Effective off-chain dispute resolution in rollups depends on combining cryptography, economic incentives, and social processes to keep layer-2 state final and accountable while minimizing on-chain cost. Vitalik Buterin Ethereum Foundation has articulated the role of time-delayed challenge windows and fraud proofs for optimistic rollups, which assume submitted batches are valid until proven otherwise. Matter Labs Alex Gluchowski explains how validity proofs used in zk-rollups provide cryptographic finality by attaching succinct proofs that a state transition is correct, removing the need for lengthy on-chain disputes.
Interactive verification and economic deterrents
Interactive verification games let a challenger and proposer narrow a disputed execution down to a single step that can be cheaply adjudicated on-chain. This mechanism reduces on-chain resource use compared with full re-execution. Combined with economic incentives such as staked bonds and slashing, the system aligns rational participants to avoid dishonest submissions. If a proposer posts a batch and a challenger proves fraud during the challenge period, bonded funds are forfeited, compensating honest parties and deterring repeated attacks. These incentives assume a sufficiently liquid and enforceable staking environment.

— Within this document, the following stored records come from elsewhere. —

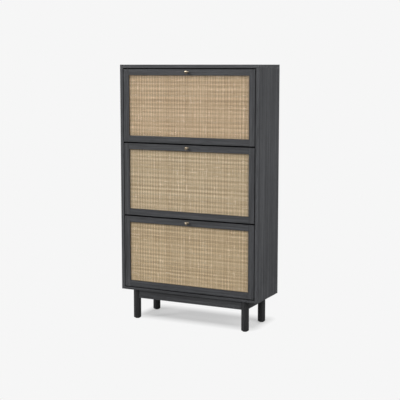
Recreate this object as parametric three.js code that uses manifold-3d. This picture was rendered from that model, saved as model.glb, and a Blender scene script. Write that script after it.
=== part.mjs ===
// Shoe cabinet: a box on a four-legged base, with three woven-cane fronts that tilt out.
// Millimetres, +Z up. X runs to the right of someone facing the fronts, and the fronts face -Y.
// The origin is on the floor, in the middle of the cabinet's outline with its knobs.
import * as THREE from "three";
import * as BufferGeometryUtils from "three/addons/utils/BufferGeometryUtils.js";
import Module from "manifold-3d";

const wasm = await Module();
wasm.setup();

// Overall sizes
const overallWidth = 700;
const overallHeight = 1200;
const carcassDepth = 240;
const legHeight = 140;

// Clearances
const seam = 0.2; // between two boards of one assembly
const fitClearance = 0.3; // round a piece let into another
const runningClearance = 1.5; // between a swinging front and what stays still
const frontSpare = 2.5; // more than that between one front and the next
const rackClearance = 4; // between a rack's arc and the board that it passes under
const rackRearClearance = 12; // between a closed rack and the back panel
const rackFloorClearance = 2; // between a closed rack and the divider below it

// Box
const panelThickness = 15;
const bottomThickness = 12;
const dividerThickness = 9;
const backThickness = 5;
const backInset = 3;
const grooveDepth = 6;

// Base
const legRadius = 17.5;
const legEdgeRadius = 4;
const legInsetX = 70;
const legInsetY = 24;
const baseRailHeight = 40;
const baseRailThickness = 18;
const glideRadius = 11;
const glideHeight = 3;

// Fronts
const levels = ["bottom", "middle", "top"];
const frontThickness = 18;
const stileWidth = 28;
const upperRailWidth = 28;
const lowerRailWidth = 30;
const sideGap = 3.5;
const topGap = 5;
const axleHeight = 15; // above the front's lower edge
const openAngle = THREE.MathUtils.degToRad(40);
const caneRecess = 6;
const caneThickness = 2;
const backingThickness = 3;
const rebateWidth = 8;

// Knobs
const knobRadius = 7.5;
const knobLength = 19;
const knobNeckLength = 8;
const knobNeckRadius = 3.4;
const knobCollarRadius = 5.2;
const knobCollarHeight = 1.2;
const knobStudRadius = 2;
const knobStudLength = 14;
const knobDrop = 13; // below the front's upper edge

// Racks
const bracketThickness = 2;
const bracketFlangeWidth = 20;
const bracketFlangeInset = 25; // the flange stops short of the bracket's ends
const bracketDrop = 8; // below the axle
const trayThickness = 3;
const trayLip = 10;
const trayInset = 3; // inside the bracket's front and rear edges
const trayEdgeMargin = 8; // inside the bracket's arc
const frontTrayStep = 45; // the front tray's wall ends this much lower than the rear one's
const trayGap = 3; // between the front tray's wall and the rear tray

// Pivot plates
const plateThickness = 2.5;
const plateMargin = 7;
const plateCornerRadius = 5;
const axleRadius = 4;
const axleEngagement = 12;
const lugRadius = 3.5;
const lugOrbit = 40; // from the axle
const lugAngle = THREE.MathUtils.degToRad(45);
const slotEndAngle = THREE.MathUtils.degToRad(0.5); // spare travel at each end

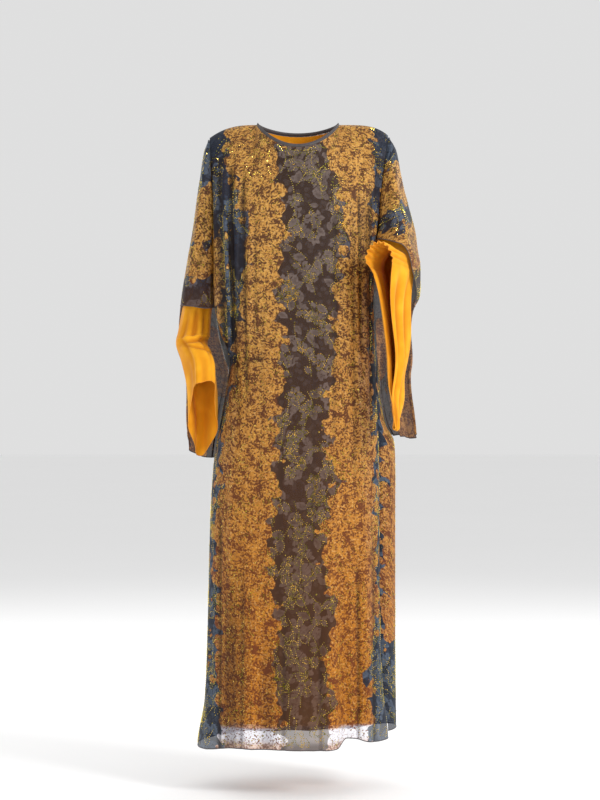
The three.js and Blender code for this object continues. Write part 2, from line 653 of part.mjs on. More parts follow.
// Rings of the right lining sleeve, from the armhole to the mouth. Each is given by its outer
// and inner points, its middle and half depth in y, and how much lower its rear hangs.
const LINING_SLEEVE_RIGHT = [
  { outX: -170.4, outZ: -46, inX: -170.4, inZ: -212, midY: 0, halfY: 42, rear: 0 },
  { outX: -194, outZ: -74, inX: -172.6, inZ: -216, midY: 0, halfY: 38, rear: 0 },
  { outX: -213, outZ: -106, inX: -173.4, inZ: -226, midY: 0, halfY: 40, rear: 0 },
  { outX: -223, outZ: -158, inX: -174.4, inZ: -250, midY: 0, halfY: 41.5, rear: 0 },
  { outX: -232, outZ: -220, inX: -176, inZ: -288, midY: 0, halfY: 41.5, rear: 0 },
  { outX: -245, outZ: -300, inX: -181, inZ: -332, midY: 0, halfY: 41.5, rear: 0 },
  { outX: -257, outZ: -372, inX: -191, inZ: -385, midY: 0, halfY: 42, rear: 0 },
  { outX: -265, outZ: -424, inX: -199, inZ: -430, midY: -5, halfY: 44, rear: 0 },
  { outX: -274, outZ: -474, inX: -201, inZ: -476, midY: -14, halfY: 45, rear: 4 },
  { outX: -279, outZ: -506, inX: -206, inZ: -508, midY: -26, halfY: 46, rear: 12 },
  { outX: -265, outZ: -548, inX: -194, inZ: -544, midY: -42, halfY: 48, rear: 30 },
  { outX: -250, outZ: -606, inX: -184, inZ: -598, midY: -56, halfY: 50, rear: 56 },
  { outX: -246, outZ: -684, inX: -184, inZ: -668, midY: -60, halfY: 50, rear: 84 },
];
// Rings of the left lining sleeve: the middle, the outward and the backward half axes down to
// the elbow, then along the raised forearm, where the rear half hangs far down as a tail.
const LINING_SLEEVE_LEFT = [
  { x: 170.4, y: 0, z: -128, sideX: 0, sideZ: 82, backY: 42, backZ: 0, tail: 0, pinch: 0, drift: 0 },
  { x: 183, y: 0, z: -141, sideX: 10, sideZ: 71, backY: 37, backZ: 0, tail: 0, pinch: 0, drift: 0 },
  { x: 196, y: 0, z: -164, sideX: 22, sideZ: 57, backY: 40, backZ: 0, tail: 0, pinch: 0, drift: 0 },
  { x: 205, y: 0, z: -206, sideX: 30, sideZ: 38, backY: 41, backZ: 0, tail: 0, pinch: 0, drift: 0 },
  { x: 214, y: -1, z: -256, sideX: 38, sideZ: 22, backY: 40, backZ: -6, tail: 0, pinch: 0, drift: 0 },
  { x: 228, y: -14, z: -306, sideX: 38, sideZ: 8, backY: 46, backZ: -26, tail: 10, pinch: 0, drift: 0 },
  { x: 232, y: -40, z: -334, sideX: 36, sideZ: 0, backY: 36, backZ: -44, tail: 50, pinch: 0.15, drift: 0 },
  { x: 229, y: -74, z: -343, sideX: 36, sideZ: 0, backY: 14, backZ: -48, tail: 130, pinch: 0.3, drift: 2 },
  { x: 222, y: -106, z: -343, sideX: 35, sideZ: 0, backY: 6, backZ: -48, tail: 220, pinch: 0.3, drift: 8 },
  { x: 208, y: -136, z: -340, sideX: 36, sideZ: 0, backY: 2, backZ: -48, tail: 290, pinch: 0.35, drift: 18 },
  { x: 192, y: -162, z: -334, sideX: 34, sideZ: 0, backY: 0, backZ: -48, tail: 318, pinch: 0.42, drift: 30 },
  { x: 180, y: -180, z: -328, sideX: 30, sideZ: 0, backY: 0, backZ: -46, tail: 322, pinch: 0.5, drift: 40 },
];
const LINING_SLEEVE_SIDES = 24;

const rightLiningRing = (row) =>
  Array.from({ length: LINING_SLEEVE_SIDES }, (_, i) => {
    const turn = (2 * Math.PI * i) / LINING_SLEEVE_SIDES;
    const [c, s] = [Math.cos(turn), Math.sin(turn)];
    return new THREE.Vector3(
      (row.outX + row.inX) / 2 + ((row.outX - row.inX) / 2) * c,
      row.midY + row.halfY * s,
      (row.outZ + row.inZ) / 2 + ((row.outZ - row.inZ) / 2) * c - row.rear * s,
    );
  });

const leftLiningRing = (row) =>
  Array.from({ length: LINING_SLEEVE_SIDES }, (_, i) => {
    const turn = (2 * Math.PI * i) / LINING_SLEEVE_SIDES;
    const [c, s] = [Math.cos(turn), Math.sin(turn)];
    const hang = Math.max(0, s);
    const full = mix(1, Math.pow(Math.abs(c) + 0.01, -0.3), row.pinch > 0 ? hang : 0);
    const narrowed = c * full * (1 - row.pinch * hang);
    return new THREE.Vector3(
      row.x + row.sideX * narrowed + row.drift * hang,
      row.y + row.backY * s,
      row.z + row.sideZ * c + row.backZ * s - row.tail * hang * hang,
    );
  });

// The neck binding: a narrow band standing on the neckline's edge.
function neckBindingRings() {
  const steps = 40;
  return Array.from({ length: steps }, (_, i) => {
    const turn = (2 * Math.PI * i) / steps;
    const [c, s] = [Math.cos(turn), Math.sin(turn)];
    const neck = s < 0 ? FRONT_NECK : BACK_NECK;
    const lean = Math.abs(s);
    const edge = new THREE.Vector3(
      -NECK_HALF_WIDTH * c,
      s * neck.depth,
      -neck.drop * Math.pow(lean, 1.5),
    );
    const away = new THREE.Vector3(-c, s, 0).normalize();
    const base = edge.clone().addScaledVector(away, -0.2);
    base.z += 0.9;
    const inside = away.clone().multiplyScalar(-NECK_BINDING.wall);
    const rise = new THREE.Vector3(-away.x * 0.35, -away.y * 0.35, 1).normalize();
    const lift = rise.multiplyScalar(NECK_BINDING.height);
    return [
      base.clone(),
      base.clone().add(lift),
      base.clone().add(lift).add(inside),
      base.clone().add(inside),
    ];
  });
}

// Joins closed quads of points round a loop into one ring-shaped solid.
function bandFromFrames(frames) {
  const positions = [];
  const count = frames.length;
  const sides = frames[0].length;
  for (let i = 0; i < count; i += 1) {
    const [a, b] = [frames[i], frames[(i + 1) % count]];
    for (let k = 0; k < sides; k += 1) {
      const m = (k + 1) % sides;
      [a[k], b[k], b[m], a[k], b[m], a[m]].forEach((p) => positions.push(p.x, p.y, p.z));
    }
  }
  return closedGeometry(positions);
}

const frontHung = hemmed(frontLevel, HEM_LINE_FRONT);
const backHung = hemmed(backLevel, HEM_LINE_BACK);
const frontGrid = bodyGrid(FRONT_COLUMNS, frontYoke, frontHung, BODY_LEVELS);
const backGrid = bodyGrid(BACK_COLUMNS, backYoke, backHung, BODY_LEVELS);
const wing = {
  right: (low, edge, face, columns, rows, waves) =>
    sleeveGrid(SLEEVE_RIGHT, SLEEVE_TOP.right, low, edge, face, columns, rows, waves),
  left: (low, edge, face, columns, rows, waves) =>
    sleeveGrid(SLEEVE_LEFT, SLEEVE_TOP.left, low, edge, face, columns, rows, waves),
};
const wingFrontRight = wing.right(CUFF_RIGHT, frontEdgeRight, -1, 12, 12, NO_WAVES);
const wingFrontLeft = wing.left(CUFF_LEFT, frontEdgeLeft, -1, 14, 12, NO_WAVES);
const wingBackRight = wing.right(FLAP_RIGHT, backEdgeRight, 1, 14, 18, flapWaves(2, 9, -440));
const wingBackLeft = wing.left(FLAP_LEFT, backEdgeLeft, 1, 14, 17, flapWaves(2, 9, -440));

const group = new THREE.Group();
function add(name, geometry, color, roughness) {
  const material = new THREE.MeshStandardMaterial({ color, roughness, metalness: 0 });
  const mesh = new THREE.Mesh(geometry, material);
  mesh.name = name;
  group.add(mesh);
}

add("front", wallFromGrid(frontGrid, SHEER_WALL, -1, ownFront), COLOURS.shell, 0.7);
add("back", wallFromGrid(backGrid, SHEER_WALL, 1, ownBack), COLOURS.shell, 0.7);
add("sleeve_front_right", wallFromGrid(wingFrontRight, SHEER_WALL, 1), COLOURS.shell, 0.7);
add("sleeve_front_left", wallFromGrid(wingFrontLeft, SHEER_WALL, -1), COLOURS.shell, 0.7);
add("sleeve_back_right", wallFromGrid(wingBackRight, SHEER_WALL, -1), COLOURS.shell, 0.7);
add("sleeve_back_left", wallFromGrid(wingBackLeft, SHEER_WALL, 1), COLOURS.shell, 0.7);
add("neck_binding", bandFromFrames(neckBindingRings()), COLOURS.trim, 0.6);
add("lining_front", wallFromGrid(liningGrid(-1, FRONT_NECK), LINING_WALL, -1, ownFront), COLOURS.lining, 0.8);
add("lining_back", wallFromGrid(liningGrid(1, BACK_NECK), LINING_WALL, 1, ownBack), COLOURS.lining, 0.8);
add(
  "lining_sleeve_right",
  wallFromRings(LINING_SLEEVE_RIGHT.map(rightLiningRing), LINING_WALL),
  COLOURS.lining,
  0.8,
);
add(
  "lining_sleeve_left",
  wallFromRings(LINING_SLEEVE_LEFT.map(leftLiningRing), LINING_WALL),
  COLOURS.lining,
  0.8,
);

export default group;
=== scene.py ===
"""Dresses the worn butterfly abaya.

The shell is sheer georgette, printed in bands and set with small stones. Under it hangs a plain
orange chiffon lining with its own wide sleeves. Surfaces are worked out in millimetres, in the
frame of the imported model: +Z up, the front faces -Y, the wearer's right side is at -X.
"""

import logging
import math
from dataclasses import dataclass, field
from enum import Enum
from typing import Sequence

import bmesh
import bpy
import numpy as np
from mathutils import Matrix, Vector


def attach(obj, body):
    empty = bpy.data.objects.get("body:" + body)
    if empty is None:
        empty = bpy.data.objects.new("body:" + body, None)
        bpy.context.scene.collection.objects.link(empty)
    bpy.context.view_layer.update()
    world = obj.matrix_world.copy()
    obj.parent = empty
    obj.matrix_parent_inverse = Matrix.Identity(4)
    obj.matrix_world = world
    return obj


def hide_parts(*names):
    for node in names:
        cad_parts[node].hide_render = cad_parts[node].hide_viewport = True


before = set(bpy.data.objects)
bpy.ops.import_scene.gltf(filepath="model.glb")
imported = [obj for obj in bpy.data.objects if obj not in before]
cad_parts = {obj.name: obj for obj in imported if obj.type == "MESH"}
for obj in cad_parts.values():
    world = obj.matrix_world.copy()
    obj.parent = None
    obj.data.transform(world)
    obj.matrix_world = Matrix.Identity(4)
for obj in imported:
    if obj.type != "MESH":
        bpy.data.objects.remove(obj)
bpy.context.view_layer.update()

LOG = logging.getLogger("abaya")
MM = 0.001
Array = np.ndarray


class Layer(Enum):
    """Which layer of the garment a piece belongs to, by the record's material slot."""

    SHELL = "shell"
    LINING = "lining"
    BINDING = "binding"


class Face(Enum):
    """Which way a panel faces: the sign of its outward Y."""

    FRONT = -1
    BACK = 1

    @property
    def word(self) -> str:
        """The face's name, as the names of pieces say it."""
        return self.name.lower()


def mix(a: Array | float, b: Array | float, t: Array | float) -> Array | float:
    """The value t of the way from a to b."""
    return a + (b - a) * t


def smooth(t: Array | float) -> Array:
    """A soft step from 0 to 1 as t goes from 0 to 1."""
    c = np.clip(t, 0.0, 1.0)
    return c * c * (3 - 2 * c)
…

Watchtowers, sequencers, and data availability
Operational mechanisms outside pure cryptography also matter. Watchtowers or third-party relayers monitor rollup activity and submit challenges or retrieve data for users who are offline, reducing the risk of silent theft or censorship. Centralized sequencers can improve throughput but create single points of failure and jurisdictional exposure; communities must weigh performance gains against legal and territorial risks when a sequencer’s operator is subject to local law or coercion. Data availability committees can bridge scalability and safety by ensuring transaction data remains recoverable off-chain, though they introduce trust assumptions that must be managed transparently.
Human and cultural factors shape these technical choices. Open-source developer communities and protocol governance influence which dispute mechanisms are audited and adopted, affecting long-term trust. Environmental considerations favor proof systems that reduce on-chain load, lowering aggregate energy per final transaction, while still requiring high off-chain compute for proof generation. Effective off-chain dispute resolution is therefore a layered design: cryptographic finality where feasible, interactive and economic enforcement where needed, and social infrastructure such as watchtowers and governance to handle operational and jurisdictional consequences.